From 1611 to 1614, i.e. from 8 to 11 years of age, without a proper teacher, Karmapa learned to write and draw by copying various books (52). Although many local people came to offer various goods, he constantly expressed desire for freedom and aversion to wealth (51), a theme that would remain constant in his life. On the invitation of the King of Tsang (Wylie: Gtsang) Karma Phuntsok Namgyal, he finally journeyed to Central Tibet, arriving at Tsurphu, his seat monastery in 1615. His formal ordination as a celibate monk was conducted by the Third Pawo (Wylie: Dpa’ bo), who also became his primary teacher. Under his tutelage, the twelve year old Karmapa learned about life stories of saints (including Milarepa), religious histories, poetics and collected writings of former Karmapas (79). Although he got acquainted with the powerful people such as the Tsang ruler, he remained disinterested in politics and exclaimed, “Isn’t it better to be like Milarepa?” (86). Instead, wherever he went, he developed a practice of copying the paintings in the particular monasteries, such as the Kar style in Pa nam (91). The biography notes that wherever he traveled, he was received warmly, thus noting the prominence of the Karmapa’s lineage.


The Painter Amidst War

In 1621, the King of Tsang was defeated by the Mongol army and died due to an epidemic (107). Mengele writes that “at 18, he longed for the spiritual life that Milarepa embodied.” For the next five years, his early adult years proved to be productive years for the young Karmapa as he finally reunited with Zhamar and began intensive studies. He also began recognizing other lamas (115) and giving teachings (126). The travels to various monasteries in Central Tibet also allowed him to develop an eclectic taste in painting. Whenever he visited a monastery, he copied the painting styles unique to the region. Whether it was learning 11th century Chinese style depictions at Yerpa (125) or copying paintings at Snarthang, painting also began to become an important part of his life. In 1630, at forty-six years of age, his teacher passed away. Karmapa composed a mgur (song) in remembrance of his deceased master (161). He later called for Nepalese craftsmen to build a precious reliquary stupa for his teacher’s relics (167).

In the 1630s, as Prince Arslan from Kokonor invaded Tibet, they started attacking the Karma Kagyud sect. It is noted that “in contrast to many other high clerics from Central Tibet, the Karmapa did not actively cultivate supporters among the Mongols.” (169) His neutral stance earned him criticism from people from the Kagyu sect but also admiration of figures such as the Bonpo King of Beri, who commented that the Karmapa was “trustworthy.” (169) He began going for retreats and distributed most of his wealth to the poor (174).
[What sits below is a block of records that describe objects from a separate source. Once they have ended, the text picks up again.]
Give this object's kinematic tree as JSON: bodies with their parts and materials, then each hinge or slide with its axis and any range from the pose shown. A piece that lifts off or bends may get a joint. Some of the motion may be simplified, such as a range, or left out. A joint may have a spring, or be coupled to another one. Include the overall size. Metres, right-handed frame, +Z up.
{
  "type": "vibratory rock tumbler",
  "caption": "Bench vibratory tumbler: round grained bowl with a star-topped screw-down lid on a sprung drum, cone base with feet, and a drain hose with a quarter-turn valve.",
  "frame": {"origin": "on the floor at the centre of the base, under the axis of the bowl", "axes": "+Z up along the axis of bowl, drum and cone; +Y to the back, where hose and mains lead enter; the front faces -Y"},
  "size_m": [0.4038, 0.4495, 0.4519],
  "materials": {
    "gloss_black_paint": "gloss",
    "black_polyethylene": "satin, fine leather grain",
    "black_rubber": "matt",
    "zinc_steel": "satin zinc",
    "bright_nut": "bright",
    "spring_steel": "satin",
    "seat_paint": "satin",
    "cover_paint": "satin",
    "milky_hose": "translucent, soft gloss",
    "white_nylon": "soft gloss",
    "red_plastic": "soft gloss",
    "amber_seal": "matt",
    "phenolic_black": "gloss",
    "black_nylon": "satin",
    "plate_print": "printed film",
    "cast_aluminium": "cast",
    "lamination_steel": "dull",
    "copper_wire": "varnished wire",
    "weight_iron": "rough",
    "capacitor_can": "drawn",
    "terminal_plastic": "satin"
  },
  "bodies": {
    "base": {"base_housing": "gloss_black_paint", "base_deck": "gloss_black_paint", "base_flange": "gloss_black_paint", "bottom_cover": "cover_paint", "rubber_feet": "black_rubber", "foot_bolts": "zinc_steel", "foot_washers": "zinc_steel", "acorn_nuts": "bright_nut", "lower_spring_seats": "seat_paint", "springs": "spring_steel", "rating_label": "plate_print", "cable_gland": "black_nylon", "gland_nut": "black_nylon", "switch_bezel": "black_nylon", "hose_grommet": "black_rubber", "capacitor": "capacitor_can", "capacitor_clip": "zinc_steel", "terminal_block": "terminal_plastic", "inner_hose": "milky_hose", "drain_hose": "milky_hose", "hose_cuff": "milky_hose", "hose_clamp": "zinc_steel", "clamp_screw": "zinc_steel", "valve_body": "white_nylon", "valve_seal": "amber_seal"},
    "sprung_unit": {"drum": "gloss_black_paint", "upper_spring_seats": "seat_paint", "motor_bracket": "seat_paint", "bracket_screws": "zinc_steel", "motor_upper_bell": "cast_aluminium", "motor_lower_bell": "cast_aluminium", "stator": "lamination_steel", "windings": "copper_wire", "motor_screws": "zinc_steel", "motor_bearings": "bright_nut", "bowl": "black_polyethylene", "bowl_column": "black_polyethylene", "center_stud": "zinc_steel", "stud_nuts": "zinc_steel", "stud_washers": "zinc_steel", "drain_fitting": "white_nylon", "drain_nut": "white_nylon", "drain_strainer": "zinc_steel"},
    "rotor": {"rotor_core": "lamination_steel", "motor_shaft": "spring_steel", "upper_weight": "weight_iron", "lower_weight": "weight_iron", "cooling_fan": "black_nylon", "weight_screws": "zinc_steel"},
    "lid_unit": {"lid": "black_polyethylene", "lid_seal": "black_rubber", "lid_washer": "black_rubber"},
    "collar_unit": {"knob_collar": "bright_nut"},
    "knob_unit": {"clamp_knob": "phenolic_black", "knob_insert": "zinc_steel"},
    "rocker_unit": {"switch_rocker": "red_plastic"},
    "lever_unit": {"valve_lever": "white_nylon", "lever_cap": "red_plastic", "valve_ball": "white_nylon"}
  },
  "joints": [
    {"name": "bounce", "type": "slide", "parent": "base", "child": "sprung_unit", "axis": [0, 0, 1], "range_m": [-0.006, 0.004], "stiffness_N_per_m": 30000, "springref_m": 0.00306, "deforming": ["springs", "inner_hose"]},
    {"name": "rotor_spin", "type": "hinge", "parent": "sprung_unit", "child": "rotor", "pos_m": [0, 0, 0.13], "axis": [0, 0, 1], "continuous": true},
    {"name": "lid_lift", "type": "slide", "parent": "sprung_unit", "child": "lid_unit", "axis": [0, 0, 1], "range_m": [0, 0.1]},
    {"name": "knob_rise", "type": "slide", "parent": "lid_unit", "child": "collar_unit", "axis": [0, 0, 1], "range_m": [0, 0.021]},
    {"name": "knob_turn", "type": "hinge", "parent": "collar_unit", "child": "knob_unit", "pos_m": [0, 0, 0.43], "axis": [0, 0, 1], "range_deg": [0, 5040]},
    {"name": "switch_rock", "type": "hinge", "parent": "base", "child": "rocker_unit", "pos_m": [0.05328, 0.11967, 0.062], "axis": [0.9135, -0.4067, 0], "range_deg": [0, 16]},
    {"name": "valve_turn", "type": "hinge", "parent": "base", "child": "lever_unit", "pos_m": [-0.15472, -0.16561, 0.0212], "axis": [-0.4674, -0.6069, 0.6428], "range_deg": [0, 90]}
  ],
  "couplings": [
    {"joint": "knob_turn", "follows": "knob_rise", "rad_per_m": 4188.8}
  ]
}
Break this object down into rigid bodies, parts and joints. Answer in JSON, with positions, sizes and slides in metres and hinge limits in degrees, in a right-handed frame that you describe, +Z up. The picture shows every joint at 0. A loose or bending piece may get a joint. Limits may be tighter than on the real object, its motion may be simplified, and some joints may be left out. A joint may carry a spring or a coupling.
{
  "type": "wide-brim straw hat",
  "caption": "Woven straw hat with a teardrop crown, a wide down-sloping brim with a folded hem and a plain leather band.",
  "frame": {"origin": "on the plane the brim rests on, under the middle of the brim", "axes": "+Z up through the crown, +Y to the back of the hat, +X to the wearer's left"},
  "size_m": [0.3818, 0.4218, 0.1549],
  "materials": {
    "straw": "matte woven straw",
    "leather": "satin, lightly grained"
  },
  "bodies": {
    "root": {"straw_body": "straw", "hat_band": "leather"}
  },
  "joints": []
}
In 1640, when Gushri Khan defeated Donyo Dorje and brought Kham under his control, Karmapa was stationed at Kongpo. He refused to call military forces and was thus accused of abandoning the king of Tsang, who is later killed in 1642. (181) As the other schools were forcibly converted to Geluk sect, Karmapa fled with his attendant Kuntu Zangpo in 1645 and eventually landed in Gyeltang in Southern Kham (199).

Solitary Travels


The Karmapa was highly respected by the Kings in Southern Kham, such as the King of Lijiang, Chiru, Gyeltang. However, he decided to go to Mi nyag where “he abandoned all worldly entertainments and withdrew to a solitary forest.” (206) Eventually, despite the repeated request of his attendant, he travels alone to his homeland, Golok to visit the reincarnation of his beloved teacher, Zhamar (207). He faced numerous obstacles, such as being robbed by bandits (216). When he eventually reached Golok, he found his homeland destroyed by a local lord (225).



Final Years


In 1660, after twelve years in exile, he was “requested to return to Central Tibet.” Mengele suddenly mentions that around this time, when he was in his mid 50s, he broke his vows and became father to several children with his wife, Kelwa Zangmo (245). He arrived in Lhasa and in 1673, had an audience with the Fifth Dalai Lama, who allowed him to make Tsurphu his permanent resident (257). Finally, as he passed away in 1674, it was noted that he left behind a drawing of a Vajrapani for his son and a white sandalwood statue for his wife (259).

Conclusion:

In combing the Tenth Karmapa’s own autobiography along with biographies and historical accounts, Mengele paints a highly detailed picture of his life. She described Karmapa’s life as an “attempt to steer Buddhist practice to a purer, non-worldly context.” (265). Although she concedes that many of her sources are hagiographies that selectively focus on positive presentation of the particular figure, she writes that the Tenth Karmapa, “deserves to be recognized as a real Bodhisattva.” (270) Based on the aptly entitled name, “Riding the huge wave of karma,” the Karmapa is presented as a figure who was profoundly shaped by circumstances beyond his control. Born in a period of immense violence that heavily involved the religious clerics, Karmapa chose to disassociate with politics, a choice which left him in an ambiguous space in historical writings. However, as Mengele points out, he also did work for his tradition, whether it was to built temples, compose works, recognize reincarnations. This work was one attempt to paint a more balanced picture of this highly fascinating figure.